Boot statt Polizeiauto, Öl- statt Strassensperre: Der Job von Seepolizist Marco Krummen ist vielseitig. Oft schön, manchmal tragisch.

Strahlend blau fliesst die Aare heute dahin, kleine Fische tummeln sich im Wasser, am Rand des Bootshauses brüten Blasshühner. Idyllischer kann ein Arbeitsplatz kaum sein.

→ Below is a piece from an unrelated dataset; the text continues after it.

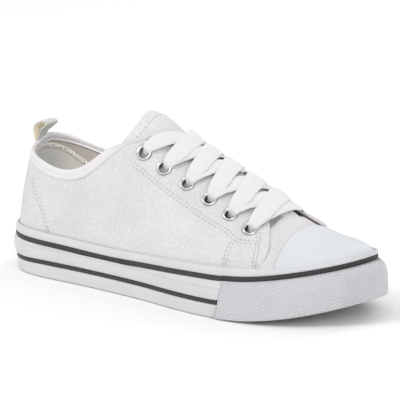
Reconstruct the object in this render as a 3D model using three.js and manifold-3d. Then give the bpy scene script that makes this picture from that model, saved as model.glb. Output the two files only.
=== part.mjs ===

Kein Wunder tritt Seepolizist Marco Krummen seinen Dienst meistens mit einem Lächeln an. Sein Revier ist der Wohlensee, sein Arbeitsgerät ein Boot mit 150 PS. Im Sommer ist Krummen fast täglich auf dem See unterwegs, meistens im Team. «Die Seepolizei ist für die Sicherheit und Ordnung auf dem Gewässer zuständig», erklärt er. «Wir sind mit drei Hauptaufgaben unterwegs, nämlich verkehrs-, sicherheits- und gerichtspolizeilich.» Verkehrskontrollen, wie man sie auch aus dem Strassenverkehr kennt, gibt es auf dem Wohlensee ebenso. Neben der minimalen Schutzausrüstung und Wartung, überprüfen die Polizisten auch die Papiere. «Hier sind viele mit kleinen Booten unterwegs. Wenn jemand aber einen grösseren Motor hat, muss er eine Schiffsprüfung haben.»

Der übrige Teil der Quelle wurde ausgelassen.